The Coronavirus Crisis Doesn’t Have to Lead to Layoffs - r_singh
https://hbr.org/2020/03/the-coronavirus-crisis-doesnt-have-to-lead-to-layoffs
======
acrooks
As far as I can understand, the point of layoffs vs. reducing hours/etc. is so
that the person losing their job can apply for unemployment benefits. In
Vancouver, for example, I have a number of friends who work as fitness
instructors and have been impacted by layoffs.

For these people, however, they will be hired back by these studios
immediately once the studios reopen. In the meantime, they are able to get EI
benefits from the government.

It is great to see businesses like Starbucks commit to paying their staff
without revenue during these times but this is untenable for some of the most
impacted industries. Most restaurants, fitness studios, etc. that I come
across locally operate on very precarious balance sheets where a single crisis
will make the wheels fall off. Though fortunately, the government is also
working on programs to help these businesses weather the storm.

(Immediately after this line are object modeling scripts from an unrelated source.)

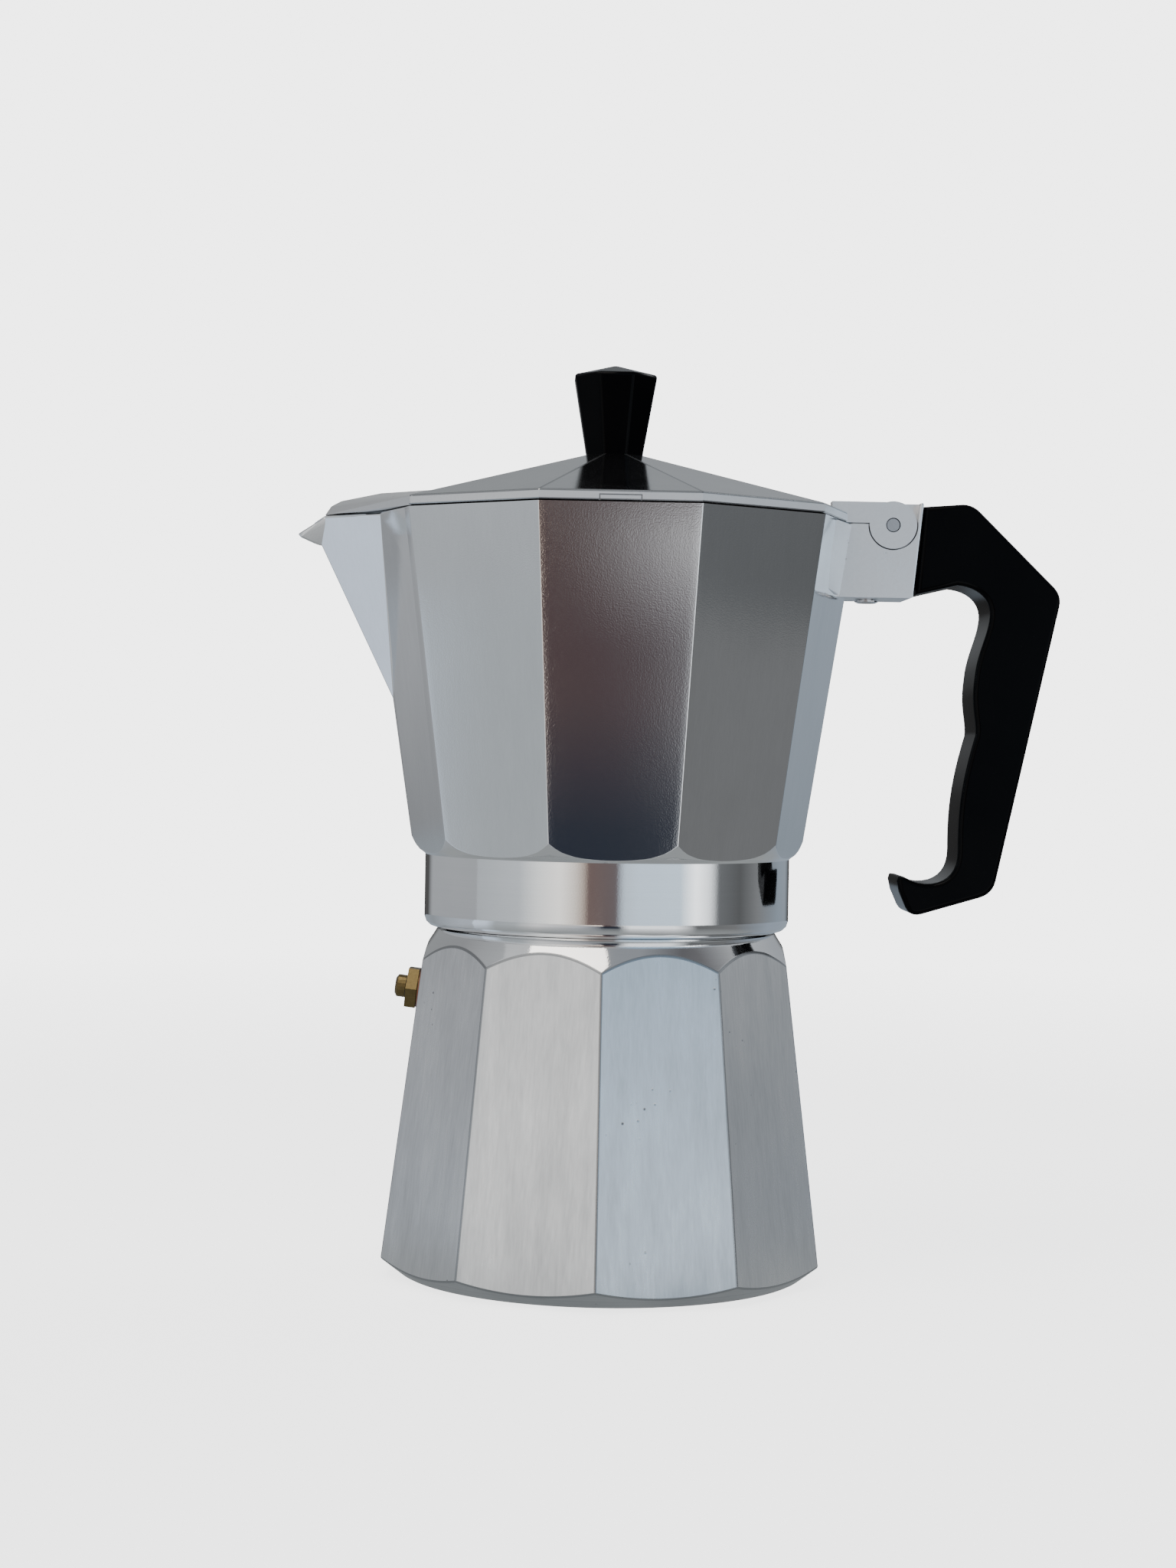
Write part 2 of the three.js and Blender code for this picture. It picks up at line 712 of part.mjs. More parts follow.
function lidGeometry() {
  const turn = 180 / sides;
  const bandTop = lidZ + lidBand;
  const ears = [-1, 1].map((s) => {
    const y0 = s > 0 ? earInner : -bracketHalf;
    const y1 = y0 + earThickness;
    return [
      crossBar(knuckleRadius, y0, y1, pinX, pinZ, 48),
      block(rimRadius - 6.5, pinX, y0, y1, lidZ, pinZ + earHeight),
    ];
  });
  const pyramid = [
    [0, lidZ],
    [lidRadius, lidZ],
    [lidRadius, bandTop],
    [lidTopRadius, lidTopZ],
    [0, lidTopZ],
  ];
  const outer = union(
    turned(pyramid, sides, turn),
    lidCover(0, 0),
    bar(lidSeat.radius, lidSeat.radius - 0.4, lidTopZ - 1, lidTopZ + lidSeat.height),
    ...ears.flat(),
  );
  const inset = lidWall / corner;
  const slope = lidRise / (lidRadius - lidTopRadius);
  const domeTop = lidTopZ - lidCrown;
  const domeRadius = lidRadius - inset - (domeTop - bandTop + 0.6) / slope;
  return geometryOf(
    cutAll(outer, [
      turned(
        [
          [0, lidZ - 1],
          [lidRadius - inset, lidZ - 1],
          [lidRadius - inset, bandTop - 0.6],
          [domeRadius, domeTop],
          [0, domeTop],
        ],
        sides,
        turn,
      ),
      lidCover(lidWall, 1),
      bar(knobScrew.radius + gap, knobScrew.radius + gap, lidTopZ - 8, lidTopZ + 3, 20),
      crossBar(pinRadius + pinPlay, -12, 12, pinX, pinZ, 24),
      block(-lidTab.width / 2, lidTab.width / 2, -rimRadius, -(lidRadius * corner - lidTab.depth),
        lidZ - 1, lidZ + lidTab.height),
    ]),
  );
}

// ---- knob --------------------------------------------------------------------------------------
const insertTop = knobZ + 11;

function knobGeometry() {
  const turn = 180 / knobSides;
  const shoulder = knobZ + knobHeight;
  const profile = [
    [0, knobZ],
    [knobRadius.foot, knobZ],
    [knobRadius.top, shoulder],
    [0.6, shoulder + knobCap],
    [0, shoulder + knobCap],
  ];
  const whole = solid(turned(profile, knobSides, turn));
  const bore = knobScrew.radius + gap + insertWall + gap;
  return geometryOf(cutAll(whole, [bar(bore, bore, knobZ - 1, insertTop + gap, 24)]));
}

const knobInsertGeometry = () =>
  ring(knobScrew.radius + gap, knobScrew.radius + gap + insertWall, knobZ + gap, insertTop, 24);

function knobScrewGeometry() {
  const headTop = lidTopZ - lidCrown - gap;
  return turned([
    [0, headTop - knobScrew.headHeight],
    [knobScrew.head - 0.9, headTop - knobScrew.headHeight],
    [knobScrew.head, headTop - knobScrew.headHeight + 1],
    [knobScrew.head, headTop],
    [knobScrew.radius, headTop],
    [knobScrew.radius, headTop + knobScrew.length - 0.6],
    [knobScrew.radius - 0.5, headTop + knobScrew.length],
    [0, headTop + knobScrew.length],
  ], 24);
}

// ---- handle ------------------------------------------------------------------------------------
// Side outline, from the top of the bracket's end round the grip to the hook and back up the inside.
// x is measured from the rim's corner, z from the rim.
function handleShape() {
  const shape = new THREE.Shape();
  const to = (x, z) => [rimRadius + x, rimZ + z];
  shape.moveTo(...to(bracketLength + 0.65, 4.1));
  shape.lineTo(...to(22.4, 4.8));
  shape.quadraticCurveTo(...to(24.6, 4.8), ...to(26.2, 3.2));
  shape.lineTo(...to(42.8, -13.0));
  shape.quadraticCurveTo(...to(44.6, -14.9), ...to(44.0, -17.4));
  shape.lineTo(...to(31.2, -77.6));
  shape.quadraticCurveTo(...to(30.6, -80.6), ...to(27.6, -81.5));
  shape.lineTo(...to(14.9, -85.3));
  shape.quadraticCurveTo(...to(12.4, -86.0), ...to(11.3, -83.8));
  shape.lineTo(...to(9.8, -80.4));
  shape.quadraticCurveTo(...to(8.9, -77.2), ...to(11.7, -76.9));
  shape.quadraticCurveTo(...to(15.0, -78.9), ...to(18.4, -78.2));
  shape.quadraticCurveTo(...to(22.6, -76.8), ...to(22.6, -71.4));
  shape.bezierCurveTo(...to(22.4, -62.0), ...to(23.2, -55.6), ...to(26.0, -45.8));
  shape.bezierCurveTo(...to(26.3, -42.4), ...to(24.7, -39.6), ...to(25.6, -33.0));
  shape.bezierCurveTo(...to(26.0, -27.6), ...to(28.4, -24.0), ...to(28.7, -19.6));
  shape.bezierCurveTo(...to(28.9, -15.6), ...to(25.6, -13.3), ...to(21.4, -13.0));
  shape.lineTo(...to(bracketLength - bracketLean + 0.75, -15.2));
  shape.closePath();
  return shape;
}

const tenonTop = socketZ + gap + tenon.height;

function handleGeometry() {
  const grip = sidePlate(handleShape(), handleHalf, { bevel: handleBevel, curveSegments: 6 });
  const foot = bracketEnd(bracketFoot) + 2;
  const key = block(socketX + gap, foot + 2, -tenon.half, tenon.half, socketZ + gap, tenonTop);
  const bore = handleScrew.radius + gap + insertWall + gap;
  const pocket = bar(bore, bore, socketZ - 2, tenonTop - 1, 24).translate(screwX, 0, 0);
  return geometryOf(cutAll(union(grip, key), [pocket]));
}

const handleInsertGeometry = () =>
  ring(handleScrew.radius + gap, handleScrew.radius + gap + insertWall, socketZ + gap,
    tenonTop - 1 - gap, 24).translate(screwX, 0, 0);

function handleScrewGeometry() {
  const headTop = bracketFoot - gap;
  const { radius, head, headHeight } = handleScrew;
  return turned([
    [0, headTop - headHeight],
    [head - 0.7, headTop - headHeight],
    [head, headTop - 0.3],
    [head, headTop],
    [radius, headTop],
    [radius, tenonTop - 1.6],
    [0, tenonTop - 1.6],
  ], 20).translate(screwX, 0, 0);
}

const hingePinGeometry = () =>
  crossBar(pinRadius, -(bracketHalf - 0.15), bracketHalf - 0.15, pinX, pinZ, 24);

// ---- finishes and the assembly -----------------------------------------------------------------
const finishes = {
  castAluminium: { color: 0xc9cbce, roughness: 0.35, metalness: 1 },
  sheetAluminium: { color: 0xbfc2c5, roughness: 0.45, metalness: 1 },
  brass: { color: 0xa88a4a, roughness: 0.35, metalness: 1 },
  steel: { color: 0x9b9ea2, roughness: 0.3, metalness: 1 },
  rubber: { color: 0xd9d4c6, roughness: 0.8, metalness: 0 },
  plastic: { color: 0x0c0c0e, roughness: 0.2, metalness: 0 },
};

function piece(name, geometry, finish) {
  const mesh = new THREE.Mesh(geometry, new THREE.MeshStandardMaterial(finishes[finish]));
  mesh.name = name;
  return mesh;
}

const boilerGroup = new THREE.Group();
boilerGroup.rotation.z = THREE.MathUtils.degToRad(boilerTurn);
boilerGroup.add(piece("boiler", boilerGeometry(), "castAluminium"));

const valve = new THREE.Group();
valve.applyMatrix4(valvePose);
valve.add(
  piece("valve_body", valveBodyGeometry(), "brass"),
  piece("valve_washer", valveWasherGeometry(), "rubber"),
  piece("valve_seat", valveSeatGeometry(), "brass"),
  piece("valve_nut", valveNutGeometry(), "brass"),
  piece("valve_stem", valveStemGeometry(), "brass"),
  piece("valve_spring", valveSpringGeometry(), "steel"),
);
boilerGroup.add(valve);

const brewGroup = new THREE.Group();
brewGroup.add(
  piece("funnel", funnelGeometry(), "sheetAluminium"),
  piece("funnel_sieve", sieveGeometry(), "sheetAluminium"),
  piece("gasket", gasketGeometry(), "rubber"),
  piece("filter_plate", plateGeometry(), "sheetAluminium"),
);

const lidGroup = new THREE.Group();
lidGroup.add(
  piece("lid", lidGeometry(), "castAluminium"),
  piece("lid_knob", knobGeometry(), "plastic"),
  piece("knob_insert", knobInsertGeometry(), "brass"),
  piece("knob_screw", knobScrewGeometry(), "steel"),
);

const chamberGroup = new THREE.Group();
chamberGroup.add(
  piece("collecting_chamber", chamberGeometry(), "castAluminium"),
  piece("hinge_pin", hingePinGeometry(), "steel"),
  piece("handle", handleGeometry(), "plastic"),
  piece("handle_insert", handleInsertGeometry(), "brass"),
  piece("handle_screw", handleScrewGeometry(), "steel"),
  lidGroup,
);

const mokaPot = new THREE.Group();
mokaPot.add(boilerGroup, brewGroup, chamberGroup);

export default mokaPot;
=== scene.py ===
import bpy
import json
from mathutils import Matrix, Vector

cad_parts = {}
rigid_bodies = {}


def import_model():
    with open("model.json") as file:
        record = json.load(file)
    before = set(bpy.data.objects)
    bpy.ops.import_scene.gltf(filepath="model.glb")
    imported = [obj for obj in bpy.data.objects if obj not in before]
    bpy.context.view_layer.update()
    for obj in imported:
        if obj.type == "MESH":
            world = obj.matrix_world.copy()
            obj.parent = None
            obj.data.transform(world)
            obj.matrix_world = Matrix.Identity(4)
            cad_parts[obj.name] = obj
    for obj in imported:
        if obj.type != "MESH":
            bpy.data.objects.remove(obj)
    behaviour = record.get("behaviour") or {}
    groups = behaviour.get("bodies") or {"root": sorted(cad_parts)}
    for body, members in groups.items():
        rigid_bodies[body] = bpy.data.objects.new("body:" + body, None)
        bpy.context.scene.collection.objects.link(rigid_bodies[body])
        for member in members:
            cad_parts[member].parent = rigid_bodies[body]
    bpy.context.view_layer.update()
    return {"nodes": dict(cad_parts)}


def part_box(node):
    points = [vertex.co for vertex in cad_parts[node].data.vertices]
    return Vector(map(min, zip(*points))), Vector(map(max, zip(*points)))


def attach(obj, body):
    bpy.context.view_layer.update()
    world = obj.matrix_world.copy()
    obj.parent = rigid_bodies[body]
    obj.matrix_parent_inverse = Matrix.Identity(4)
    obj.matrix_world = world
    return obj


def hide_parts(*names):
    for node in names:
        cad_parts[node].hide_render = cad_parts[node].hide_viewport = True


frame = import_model()

# %% Tools of the bench
import json
import math

import bmesh
import bpy
from mathutils import Matrix, Vector
from mathutils.geometry import interpolate_bezier

MM = 0.001
SIDES = 10
FACET = 2 * math.pi / SIDES
FLAT = math.cos(FACET / 2)  # distance to a flat over the distance to a corner


def high(node):
    """Top corner of a part's box, in millimetres."""
    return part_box(node)[1] / MM


def low(node):
    """Bottom corner of a part's box, in millimetres."""
    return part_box(node)[0] / MM


print("the pot stands", round(high("lid_knob").z, 1), "mm high")

# %% [markdown]
# ## Camera
# The pot is seen from the front with the handle on the right, from about 60 cm and a little above the
# middle of the pot, with a normal lens. A camera in Blender looks along its own -Z, so it is first
# tipped up to the horizon, then turned a little about the pot, and rolled by one degree.
# %% Set the camera
camera_place = Vector((-17.53, -604.96, 115.3)) * MM
camera_turn, camera_dip, camera_roll = (math.radians(a) for a in (1.23, 0.742, 1.01))
lens = bpy.data.cameras.new("lens")
lens.sensor_fit = "VERTICAL"
lens.sensor_height = 36
lens.lens = 62.63
lens.clip_start = 0.01
camera = bpy.data.objects.new("camera", lens)
camera.matrix_world = (
    Matrix.Translation(camera_place)
    @ Matrix.Rotation(-camera_turn, 4, "Z")
    @ Matrix.Rotation(math.pi / 2 - camera_dip, 4, "X")
    @ Matrix.Rotation(camera_roll, 4, "Z")
)
bpy.context.scene.collection.objects.link(camera)
bpy.context.scene.camera = camera
print("camera stands", round(camera_place.length, 3), "m from the foot of the pot")

# %% [markdown]
# ## Helpers for nodes
# Every finish is a small network of shader nodes. Building one in code is mostly adding a node, setting
# a few of its values and joining its sockets, so two short helpers take up the repeats.
# %% Helpers for shader nodes


def add_node(tree, kind, values=None, **settings):
    """Add a node, set its own settings and its input values, and join an input where a socket is given."""
    node = tree.nodes.new(kind)
    for key, value in settings.items():
        setattr(node, key, value)
    for key, value in (values or {}).items():
        if isinstance(value, bpy.types.NodeSocket):
            tree.links.new(value, node.inputs[key])
        else:
            node.inputs[key].default_value = value
    return node


def new_group(name, inputs, outputs):
    """An empty shader group with named sockets: inputs as (name, type, value), outputs as (name, type)."""
    group = bpy.data.node_groups.new(name, "ShaderNodeTree")
    for label, kind, value in inputs:
        socket = group.interface.new_socket(label, in_out="INPUT", socket_type=kind)
        if value is not None:
            socket.default_value = value
    for label, kind in outputs:
        group.interface.new_socket(label, in_out="OUTPUT", socket_type=kind)
    return group, group.nodes.new("NodeGroupInput").outputs, group.nodes.new("NodeGroupOutput").inputs


def add_group(tree, group, values):
    node = tree.nodes.new("ShaderNodeGroup")
    node.node_tree = group
    for key, value in values.items():
        if isinstance(value, bpy.types.NodeSocket):
            tree.links.new(value, node.inputs[key])
        else:
            node.inputs[key].default_value = value
    return node.outputs


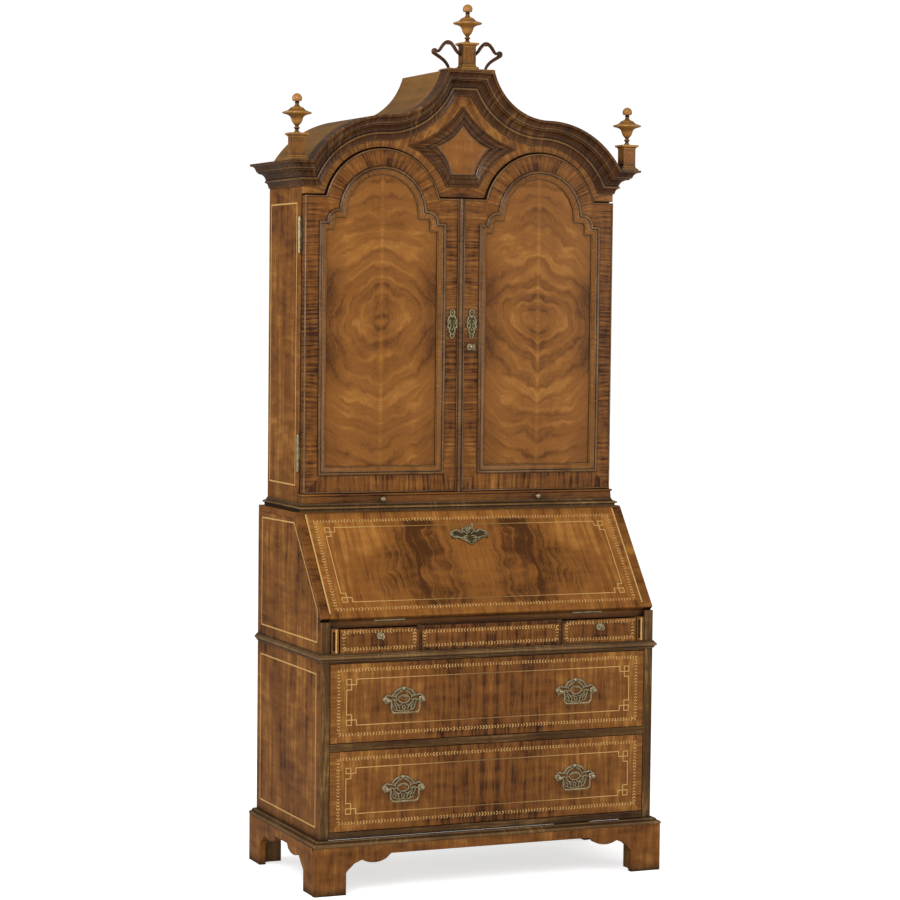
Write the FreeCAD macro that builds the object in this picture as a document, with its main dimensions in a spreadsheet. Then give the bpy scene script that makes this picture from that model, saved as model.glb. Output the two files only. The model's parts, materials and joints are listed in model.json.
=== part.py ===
"""A double-domed writing bureau: a lower case of drawers with a sloping fall, and an upper
case with two arched doors under a serpentine cornice with three turned finials.

The frame has +Z up and the front towards -Y. Its origin lies under the middle of the
object's bounding box, on the floor. All lengths are in millimetres. In the outlines below
y counts from the front plane of the lower case, and is moved to the frame at the end.
"""
import FreeCAD, Part
import math
import os
import re
from types import SimpleNamespace

V = FreeCAD.Vector

# Driving sizes, by piece
SIZES = {
    # Lower case
    "case_width": 1040,
    "case_depth": 540,
    "side_thick": 27,
    "back_thick": 12,
    "case_low": 137,
    "bottom_low": 154,
    "bottom_top": 174,
    "lower_opening_top": 403,
    "upper_opening_low": 425,
    "upper_opening_top": 651.5,
    "row_low": 678.5,
    "writing_top": 768,
    "open_fall_gap": 0.3,
    "rail_back_gap": 28,
    # Slope and top of the lower case
    "slope_foot": 776,
    "slope_top_y": 225,
    "bureau_top_low": 1042,
    "bureau_top": 1060,
    "top_lip": 5,
    # Small row behind the writing board's front edge
    "panel_half": 215,
    "panel_thick": 18,
    "divider_thick": 10,
    "divider_recess": 3,
    "loper_width": 22,
    "loper_side_gap": 3.5,
    "loper_back_gap": 68,
    "loper_drop": 0.5,
    "loper_lift": 0.5,
    "guide_thick": 3,
    "guide_front": 22,
    "cove_radius": 8,
    "cove_stop": 9,
    "cove_offset": 2.5,
    # Skirt, feet and mouldings of the lower case
    "skirt_out": 22.7,
    "skirt_thick": 20,
    "block_size": 60,
    "leg_width": 95,
    "leg_shoulder": 64,
    "scallop_top": 97,
    "scallop_low": 87,
    "scallop_reach": 136,
    "apron_low": 110,
    "side_leg_width": 72,
    "side_leg_shoulder": 59,
    "side_scallop_reach": 137,
    "base_mould_out": 24,
    "waist_mould_out": 10,
    "waist_mould_height": 21,
    # Long drawers
    "front_gap": 1,
    "front_thick": 20,
    "box_gap": 1.5,
    "box_lift": 0.3,
    "box_wall": 10,
    "box_floor": 6,
    "box_drop": 14,
    "box_back_gap": 48,
    "handle_x": 270,
    "upper_handle_z": 542,
    "lower_handle_z": 290,
    # Small drawers
    "small_gap": 0.75,
    "small_low_gap": 0.5,
    "small_top_gap": 3,
    "small_front_thick": 18,
    "small_wall": 7,
    "small_floor": 5,
    "small_drop": 8,
    "small_back_gap": 98,
    "small_key_x": 344,
    "small_key_z": 726,
    # Handles
    "plate_half": 63.5,
    "plate_top": 37,
    "plate_low": 34,
    "plate_thick": 2.5,
    "post_x": 53.5,
    "post_radius": 4.5,
    "post_length": 20,
    "bail_out": 15,
    "bail_radius": 2.2,
    "bail_side": 43,
    "bail_drop": 35,
    "bail_corner": 13,
    "bail_elbow": 5,
    "pin_clearance": 0.05,
    # Keys and locks
    "shank_radius": 2.2,
    "key_depth": 12,
    "key_reach": 36,
    "fall_key_reach": 40,
    "door_key_reach": 42,
    "bow_radius": 8,
    "bow_wire": 2,
    "lock_plate_thick": 2,
    "lock_plate_radius": 9,
    # Fall
    "fall_thick": 18,
    "fall_gap": 0.8,
    "fall_end": 356.5,
    "fall_clearance": 0.5,
    "fall_plate_half": 60,
    "fall_plate_height": 61,
    "fall_plate_s": 269,
    "fall_key_s": 283,
    "fall_hinge_x": 310,
    "fall_hinge_length": 95,
    "fall_knuckle_radius": 3,
    "fall_leaf_width": 24,
    "leaf_thick": 1.4,
    # Pigeonholes
    "gallery_front": 300,
    "gallery_board": 8,
    "gallery_floor": 6,
    "gallery_shelf_z": 830,
    "gallery_gap": 1,
    "gallery_back_gap": 48,
    "gallery_knob_radius": 5,
    # Upper case
    "upper_width": 985,
    "upper_side_thick": 22,
    "upper_side_front": 269,
    "frieze_front": 235,
    "frieze_height": 21,
    "frieze_bead_height": 6,
    "bead_out": 4,
    "upper_mould_out": 16,
    "upper_mould_height": 23,
    "shelf_thick": 18,
    "lower_shelf_z": 1390,
    "upper_shelf_z": 1680,
    "shelf_front": 290,
    # Candle slides
    "slide_inner": 148,
    "slide_outer": 354,
    "slide_gap": 0.4,
    "slide_lip": 14,
    "slide_board": 12,
    "slide_back_gap": 58,
    "knob_radius": 6.5,
    "knob_length": 15,
    "slide_knob_x": 248,
    # Doors
    "door_front": 240,
    "door_thick": 26,
    "door_edge_gap": 2.5,
    "door_gap": 1,
    "door_meeting": 2.5,
    "door_low_gap": 1,
    "door_shoulder": 1967,
    "arch_shift": 3.75,
    "door_arch_z": 1926.5,
    "arch_margin": 66.25,
    "door_top_gap": 4,
    "edge_bead": 4.5,
    "edge_bead_out": 3,
    "astragal_width": 17.5,
    "astragal_out": 10,
    # Door panels, measured from the arch line
    "stile_margin": 49.25,
    "panel_opening_low": 1163,
    "panel_shoulder": 1895,
    "ear_step": 23,
    "ear_top": 1931,
    "arch_step": 37,
    "panel_arch_z": 1920,
    "panel_inset": 8,
    "door_panel_thick": 12,
    "panel_mould_width": 25,
    "panel_mould_out": 5,
    # Door brass
    "escutcheon_x": 31,
    "escutcheon_z": 1602,
    "escutcheon_half": 15,
    "escutcheon_height": 89,
    "door_key_x": 26,
    "door_key_z": 1535,
    "hinge_out": 4.5,
    "hinge_length": 100,
    "hinge_low_z": 1227,
    "hinge_high_z": 1853,
    "knuckle_radius": 4,
    "knuckle_gap": 0.2,
    "hinge_tip_radius": 3.6,
    "hinge_pin_radius": 2,
    "leaf_width": 20,
    # Pediment
    "tympanum_front": 247,
    "tympanum_thick": 20,
    "cornice_low": 1994,
    "cornice_height": 70,
    "cornice_out": 62,
    "crest_z": 1927,
    "crest_margin": 24,
    "hollow_margin": 3,
    "platform_drop": 117,
    "roof_thick": 12,
    # Kite panel on the pediment
    "kite_margin": 31,
    "kite_side_drop": 14,
    "kite_low": 2003,
    "kite_out": 12,
    "kite_panel_out": 4,
    "kite_top_band": 57,
    "kite_side_step": 1,
    "kite_inner_low": 2039,
    # Finials, plinths and scrolls
    "plinth_inset": 30.5,
    "plinth_y": 222,
    "plinth_cap": 53,
    "plinth_body": 39,
    "plinth_cap_high": 8,
    "plinth_high": 76,
    "platform_half": 76,
    "platform_depth": 66,
    "platform_thick": 5,
    "finial_rim": 42,
    "finial_ball": 14.4,
    "finial_height": 104.8,
    "scroll_half_width": 7,
    "scroll_thick": 14,
    "scroll_foot_x": 58,
    "scroll_knob_x": 101,
    "scroll_knob_rise": 45,
    "scroll_peak_x": 60,
    "scroll_peak_rise": 75,
    "scroll_end_rise": 42,
    "scroll_knob_radius": 9,
    "overrun": 5,
}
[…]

As it relates directly to the article for those businesses that continue to
operate during COVID-19 and struggle to decide whether to trim the fat. I
worked at a company during my career that was working on a Series A raise
which took about 2x longer than expect (as they do). The end of the runway was
looming and the executive team made an offer to the entire team: anybody who
is willing to forego a paycheque right now will get a xx% bonus once the raise
completes. Many team members took this option (surprisingly based on the
statistics of how many people live paycheque-to-paycheque) and it allowed the
business to continue at full headcount until we finally closed the round.